GG: In his work I found a strong poetic element and I felt a strong force for innovation. I liked his freedom and ability to deal with the text and the story, with a careful attention to detail in the drawings. I admire the effort he makes to find the right color every time, the temperature, the ideal figure for each type of story. And every new work he does is really new, he is able to change and evolve his style every time.
WS: Your work seems to embrace the surreal. Do you see the world as a bit surreal?
GG: I try to focus on aspects of life related to the magical, the irrational. Life is hard; I place my hopes in finding all the things in the world that seem to be less harsh, less sad. I’m interested in the spirituality of many aspects of life.
WS: Comics and film are part of the same family, so it comes naturally to ask whether you are, or have been, influenced by film? Have other media – music, painting, sculpture, and so on – influenced your work?
GG: The movies are absolutely my greatest source of inspiration. I graduated in directing at the Film School in Milan. I love the ritual of seeing a movie at the cinema, in the dark. I always try to watch films at the cinema, then I watch them again at home on the computer monitor.
I like many directors, and have recently been recently watching the films of Terrence Malick. And there are some young filmmakers that I really love: Richard Kelly, Andrew Dominik and Duncan Jones. In Italy, Paolo Sorrentino.
WS: Do ideas come to you more easily under some circumstances than others? Do you get ideas while walking down the street, or having coffee in a café? Do wake up in the middle of the night and run to your drawing board?
GG: The ideas come at the oddest moments. They’re associations. Ideas can come at any time; maybe I’ll see something that makes me think of something else and that triggers an idea. It’s not something specific that happens or a specific circumstance…Well…yes, it happens often during the night but I’ m too lazy to get out of bed, I wait for the morning. I’m fortunate to have a good memory!
WS: Can you describe for our readers the process of creating a comic book page? Do you consciously and deliberately consider the basic elements of a comic’s page – time, rhythm, space, shape and punctuation – when you create a page of art, or do you work mainly from intuition?
GG: My method is pretty intuitive. I try to produce a general outline of the story, break it up into stages, narrative moments, and at that point I determine the number of pages it’ll be. Then I face the pages one by one, but I change my mind often during the process, I don’t have a rigid schedule. I don’t do a storyboard that I stick to. I like to change my mind relying on instinct.
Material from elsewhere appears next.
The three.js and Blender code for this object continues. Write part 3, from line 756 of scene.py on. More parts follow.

WS: What art supplies do you use? Many comic artists work with different tools and materials before settling on the type of paper, paints, ink, pens and brushes that they are comfortable with. Was this your experience as well?
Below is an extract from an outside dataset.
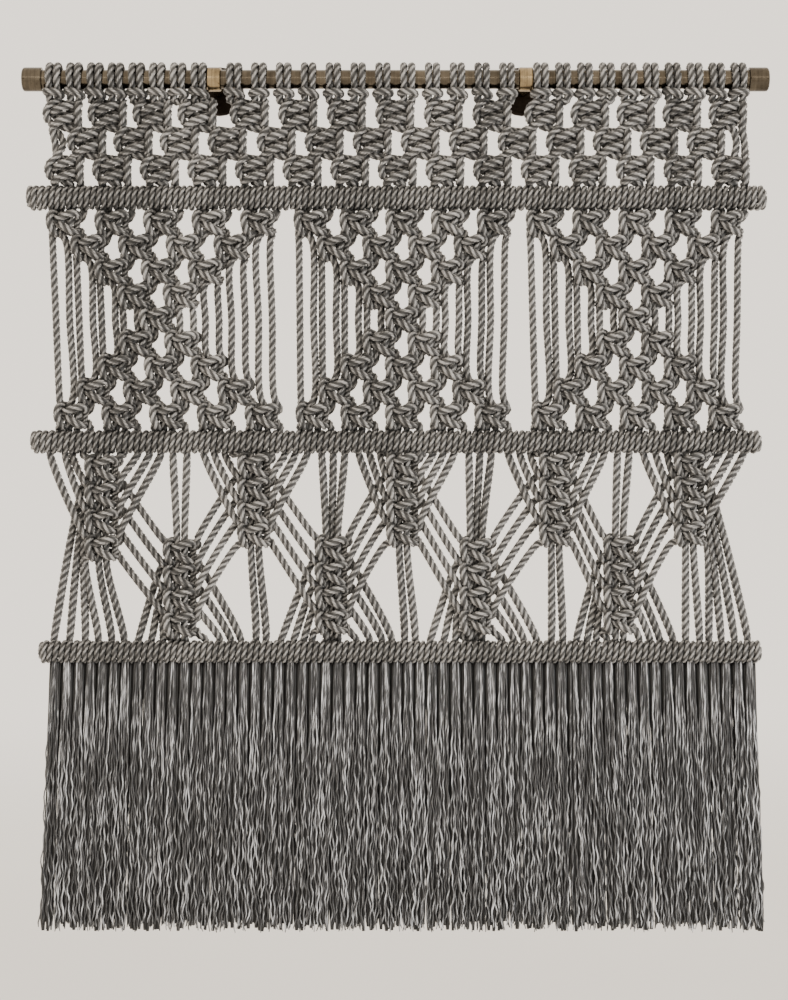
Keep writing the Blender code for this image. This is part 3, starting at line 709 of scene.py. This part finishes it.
def lowerRoutes():
    # for each cord of the second bar: its path and its lane at the third bar
    routes = {}
    for order, sinnet in enumerate(upperSinnets):
        for index in range(sinnetKnots):
            for side in (-1, 1):
                cord = laneFromOutside(sinnet, sinnetKnots - 1 - index, side)
                path = tyingCord(sinnet, index, side)
                lane = laneFromOutside(sinnet, index, side)
                neighbour = order + (side - 1) // 2     # a lower one hangs between two upper
                if 0 <= neighbour < len(lowerSinnets):
                    lower = lowerSinnets[neighbour]
                    path += tyingCord(lower, index, -side)
                    lane = laneFromOutside(lower, index, -side)
                routes[cord] = (path, lane)
    for sinnet in upperSinnets + lowerSinnets:
        for filler in range(sinnet["fillers"]):
            cord = sinnet["first"] + sinnetKnots + filler
            routes[cord] = (fillerCord(sinnet, filler), cord)
    return routes


def wholeCord(cord, routes):
    # from its tail at the rod down into the last bar
    top, glass, (middle, lane) = headerCord(cord), hourglassCord(cord), routes[cord]
    path = top + barCord(bars[0], cord, top[-1], glass[0])
    path += glass + barCord(bars[1], cord, glass[-1], middle[0])
    path += middle + barCord(bars[2], lane, middle[-1], None)
    return path


ropesInPiece = 5
ropeSeed = 7


def buildCords(material):
    random.seed(ropeSeed)
    routes = lowerRoutes()
    print("cords with a way through the lower panel:", len(routes))
    ropes = []
    for pair in range(len(hitches)):
        left = wholeCord(2 * pair, routes)
        right = wholeCord(2 * pair + 1, routes)
        tilt = random.uniform(*hitch["tilt"])
        path = left[::-1] + hitchPath(hitches[pair], tilt) + right
        ropes.append(tube(path, plied, rope["step"], rope["lay"],
                          random.uniform(0, 2 * math.pi), random.uniform(-1, 1)))
    shadeWhereTheyTouch(ropes)
    pieces = []
    for first in range(0, len(ropes), ropesInPiece):
        name = f"cords_{2 * first + 1:02d}_to_{2 * (first + ropesInPiece)}"
        pieces.append(meshOfTubes(name, ropes[first:first + ropesInPiece], material))
    return pieces


# Each yarn's wave, bend, foot and firmness are drawn between the two numbers given. A tuft is
# gathered at its root and open from the given share of its length; a painted highlight lightens
# what stands to the front of a yarn's crimp and swells and fades slowly along the yarn.
fringe = {"tufts": 60, "top": -580.0, "foot": -846.0, "footLeft": -348.0, "footRight": 361.0,
          "rootAside": 2.0, "opening": 0.40, "aside": 1.2, "seed": 21, "points": 56,
          "wave": 19.0, "waves": (0.85, 1.25), "bend": 50.0, "bends": (0.7, 1.4),
          "feet": (-5, 6), "firm": (0.7, 1.3), "gathered": 0.85, "tip": 0.6, "tipFrom": 0.985,
          "slow": 2.1, "paintedCrimpLight": {"least": 0.35, "slow": 0.35, "front": 0.15}}
# each tuft is a front and back with a painted highlight over a wider middle, painted dark as shade,
# that closes the curtain
fringeLayers = [
    {"spots": (-5.1, -3.1, -1.0, 1.0, 3.1, 5.1), "deep": -4.3, "radius": 0.8,
     "sides": 3, "step": 4.4, "lay": 14.0, "tone": (-0.8, 2.2), "swing": (0.4, 0.8),
     "bend": (0.2, 1.2), "gather": 0.52, "loose": 0.4, "ragged": 0.9, "paintedCrimpLight": 1.0},
    # the middle yarns are painted shade: a low tone and no painted highlight make them dark
    {"spots": (-3.9, -1.3, 1.3, 3.9), "deep": 0.6, "radius": 2.7, "sides": 4, "step": 12.0,
     "lay": 900.0, "tone": (-5.5, -4.5), "swing": (0.2, 0.2), "bend": (0.1, 0.3),
     "gather": 1.0, "loose": 0.15, "ragged": 0.2, "paintedCrimpLight": 0.0},
    {"spots": (-4.5, -2.2, 0.0, 2.3, 4.6), "deep": 4.9, "radius": 1.2, "sides": 3, "step": 5.6,
     "lay": 14.0, "tone": (-0.8, 2.2), "swing": (0.4, 0.8), "bend": (0.2, 1.2),
     "gather": 0.58, "loose": 0.45, "ragged": 0.9, "paintedCrimpLight": 1.0}]


def yarn(tuftX, footX, spot, layer):
    # a yarn keeps the crimp of the rope it was combed out of, with a painted highlight where it
    # stands forward
    wave = fringe["wave"] * random.uniform(*fringe["waves"])
    bend = fringe["bend"] * random.uniform(*fringe["bends"])
    phases = [random.uniform(0, 2 * math.pi) for _ in range(4)]
    foot = fringe["foot"] + random.uniform(*fringe["feet"])
    aside = spot + random.gauss(0, layer["loose"])
    deep = layer["deep"] + random.uniform(-1, 1) * layer["ragged"]
    firm = random.uniform(*fringe["firm"])
    outside = -1 if layer["deep"] <= 0 else 1       # towards the room or the wall
    stands, count = fringe["paintedCrimpLight"], fringe["points"]
    path, paintedCrimpLight = [], []
    for index in range(count + 1):
        share = index / count
        z = between(fringe["top"], foot, share)
        opening = min(1.0, share / fringe["opening"])
        gather = between(layer["gather"], 1.0, opening)
        swing = firm * opening * between(*layer["swing"], share)
        down = 2 * math.pi * (fringe["top"] - z)
        x = between(tuftX, footX, share) + aside * gather
        x += swing * math.sin(down / wave + phases[0])
        x += between(*layer["bend"], share) * math.sin(down / bend + phases[1])
        front = math.cos(down / wave + phases[2])
        y = deep * between(fringe["gathered"], 1.0, opening) + outside * swing * front
        thin = 1 if share < fringe["tipFrom"] else fringe["tip"]
        path.append(place(x, z, y, layer["radius"] * thin))
        # the painted highlight: a floor, a slow swell along the yarn and more where the crimp
        # stands forward
        slow = 0.5 + 0.5 * math.sin(down / (fringe["slow"] * bend) + phases[3])
        paintedCrimpLight.append(layer["paintedCrimpLight"] * (stands["least"] + stands["slow"] * slow
                                           + stands["front"] * (1 + front)))
    made = tube(path, roundSection(layer["sides"]), layer["step"], layer["lay"],
                random.uniform(0, 2 * math.pi), random.uniform(*layer["tone"]))
    rings = len(made["centres"])
    paintedCrimpLight = np.interp(np.linspace(0, count, rings), np.arange(count + 1), paintedCrimpLight)
    made["raised"] = np.repeat(paintedCrimpLight, layer["sides"])
    return made


def buildFringe(material):
    random.seed(fringe["seed"])
    roots = [x + fringe["rootAside"] for x in lanes(bars[2])]
    feet = spreadEvenly(fringe["footLeft"], fringe["footRight"], fringe["tufts"])
    half = fringe["tufts"] // 2
    halves = []
    for name, first in (("fringe_left", 0), ("fringe_right", half)):
        yarns = []
        for tuft in range(first, first + half):
            foot = feet[tuft] + random.uniform(-fringe["aside"], fringe["aside"])
            yarns += [yarn(roots[tuft], foot, spot, layer)
                      for layer in fringeLayers for spot in layer["spots"]]
        halves.append(meshOfTubes(name, yarns, material))
    return halves


def finishMetal():
    # the metalwork keeps its solids and gets its finish here
    for name, look in brassLook.items():
        finish = makeBrassMaterial(name + "_finish", look)
        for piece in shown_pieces():
            if piece.name.startswith(look["pieces"]):
                for slotPlace in piece.material_slots:
                    slotPlace.material = finish


view = {"spot": (-0.0015, -2.145, -0.420), "halfAngle": 13.5, "sensor": 36}


def makeCamera():
    # level and square to the wall; the angle is half of what the frame shows from top to foot
    camera = bpy.data.cameras.new("camera")
    camera.lens = view["sensor"] / 2 / math.tan(math.radians(view["halfAngle"]))
    camera.sensor_width = view["sensor"]
    holder = bpy.data.objects.new("camera", camera)
    holder.location = view["spot"]
    holder.rotation_euler = (math.pi / 2, 0, 0)
    bpy.context.scene.collection.objects.link(holder)
    bpy.context.scene.camera = holder


studio = {"floorZ": -1.35, "floorHalf": 9.0, "floorColour": (0.80, 0.785, 0.765),
          "floorShade": 0.97, "floorPatch": 1.2, "floorRoughness": 0.8,
          "world": (1.0, 0.915, 0.80), "worldStrength": 1.85, "fade": (2.5, 7.5)}
lamps = [{"name": "window", "spot": (1.9, -1.7, -0.8), "aim": (0.1, 0, -0.85),
          "size": (1.0, 1.4), "power": 34, "colour": (0.88, 0.94, 1.0)},
         {"name": "fill", "spot": (-2.2, -1.8, 0.6), "aim": (0, 0, -0.4),
          "size": (1.2, 1.6), "power": 5, "colour": (1.0, 0.93, 0.84)},
         {"name": "strip", "spot": (0.0, -1.7, 0.36), "aim": (0, 0, 0.0),
          "size": (2.6, 0.10), "power": 4, "colour": (1.0, 0.95, 0.88)}]


def areaLight(lamp):
    light = bpy.data.lights.new(lamp["name"], "AREA")
    light.shape = "RECTANGLE"
    light.size, light.size_y = lamp["size"]
    light.energy = lamp["power"]
    light.color = lamp["colour"]
    holder = bpy.data.objects.new(lamp["name"], light)
    holder.location = lamp["spot"]
    direction = Vector(lamp["aim"]) - Vector(lamp["spot"])
    holder.rotation_euler = direction.to_track_quat("-Z", "Y").to_euler()
    bpy.context.scene.collection.objects.link(holder)


def makeFloorMaterial():
    material, tree, shader = newMaterial("floor_paint")
    spot = node(tree, "ShaderNodeTexCoord").outputs["Object"]
    soft = node(tree, "ShaderNodeTexNoise", {"Vector": spot, "Scale": studio["floorPatch"],
                                             "Detail": 3.0})
    paint = studio["floorColour"]
    shade = tuple(channel * studio["floorShade"] for channel in paint)
    tree.links.new(ramp(tree, soft.outputs["Fac"], [(0.3, shade), (0.7, paint)]),
                   shader.inputs["Base Color"])
    shader.inputs["Roughness"].default_value = studio["floorRoughness"]
    # far out the floor glows in the room's colour, painted light, so no edge shows
    away = node(tree, "ShaderNodeVectorMath", {0: spot}, operation="LENGTH").outputs["Value"]
    fade = node(tree, "ShaderNodeMapRange", {"Value": away, "From Min": studio["fade"][0],
                                             "From Max": studio["fade"][1]},
                interpolation_type="SMOOTHSTEP").outputs[0]
    glow = node(tree, "ShaderNodeEmission", {"Color": (*studio["world"], 1.0),
                                             "Strength": studio["worldStrength"]})
    mixed = node(tree, "ShaderNodeMixShader", {0: fade, 1: shader.outputs[0],
                                               2: glow.outputs[0]})
    tree.links.new(mixed.outputs[0], tree.nodes["Material Output"].inputs["Surface"])
    return material


def makeFloor():
    half, z = studio["floorHalf"], studio["floorZ"]
    mesh = bpy.data.meshes.new("floor")
    mesh.from_pydata([(-half, -half, z), (half, -half, z), (half, half, z), (-half, half, z)], [],
                     [(0, 1, 2, 3)])
    mesh.materials.append(makeFloorMaterial())
    floor = bpy.data.objects.new("floor", mesh)
    bpy.context.scene.collection.objects.link(floor)
    floor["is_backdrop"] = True


def makeLight():
    world = bpy.data.worlds.new("studio")
    world.use_nodes = True
    background = world.node_tree.nodes["Background"]
    background.inputs["Color"].default_value = (*studio["world"], 1.0)
    background.inputs["Strength"].default_value = studio["worldStrength"]
    bpy.context.scene.world = world
    for lamp in lamps:
        areaLight(lamp)


cordMaterial = makeCordMaterial("twisted_cord", cordLook)
yarnMaterial = makeCordMaterial("combed_yarn", yarnLook)
print("materials made")
cords = buildCords(cordMaterial)
print("cords laid")
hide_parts("macrame")
buildBarCores(cordMaterial)
print("bars closed")
tufts = buildFringe(yarnMaterial)
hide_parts("fringe")
print("fringe hung")
finishMetal()
print("metal finished")
makeCamera()
makeFloor()
makeLight()
print("camera, floor and light set")
triangles = {piece.name: sum(len(face.vertices) - 2 for face in piece.data.polygons)
             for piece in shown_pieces()}
print("triangles:", triangles, "in all", sum(triangles.values()))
GG: I usually use paper and colored pencils, recently I’ve begun using many different types of graphite pencils along with colored. Sometimes I use also the China ink and white tempera.
WS: Are there some aspects of your work that give you particular pleasure? Are there some aspects of your work – or of being an artist – that are more demanding or emotionally challenging than others?
GG: There is a moment when I create an environment, a scene or a character that makes me happy. It is a feeling of peace and euphoria that comes when I feel that this thing that I have produced on the paper works; it’s beautiful and it’s mine. I mean, I feel it has a real relationship with me. Everything else is part of my effort to achieve this magical moment.
WS: Are there writers with whom you would most like to collaborate if the opportunity arose?
GG: I would love to work with writers. But it has not happened yet. If he were still living, I would ask to Raymond Carver to do a graphic novel with me.
WS: Interiorae has been translated into English and published in North America by Fantagraphics. Can you please tell our readers what it’s about and why it is particularly attractive to North American audiences?
GG: Interiorae is the story of the life of a building. I imagined that the traces of the passage of people who live inside it kept the building alive as something organic, like the lymph of a tree that has roots in the ground. The story started from there, but I was interested in pointing to the absence of respect and sincere communication between people who, although sharing the same roof, refuse to consider their neighbors part of their life experience. I find this a very painful condition of the life in the city, and I tried to talk about it.
Then I was interested in the symbolism of locations and spaces in the house; the cellar as a place of the unconscious and dreams revealing hidden truths. I tried to tell a choral story. I hoped it would be a theme that would interest the American readership.
WS: Do your personal experiences inform your work or do you keep your personal life and your creative work separate.
GG: The two things cannot be disconnected. It would not make sense to me.
WS: If a publisher allowed you to create any project that you wanted – from story and art, to book design, to paper and binding – what would your fantasy project with them be?
GG: There are many things I’d like to do. Sometimes I think it might be fun to design a pop-up story for adults.
WS: If you did not work in comics, what medium would you work in? Or would you choose a career other than art?
GG: I often work as an illustrator but my dream is to do animation. I wish I could combine film and drawing. If I had not chosen comics I would like to have designed costumes for the theater or the cinema.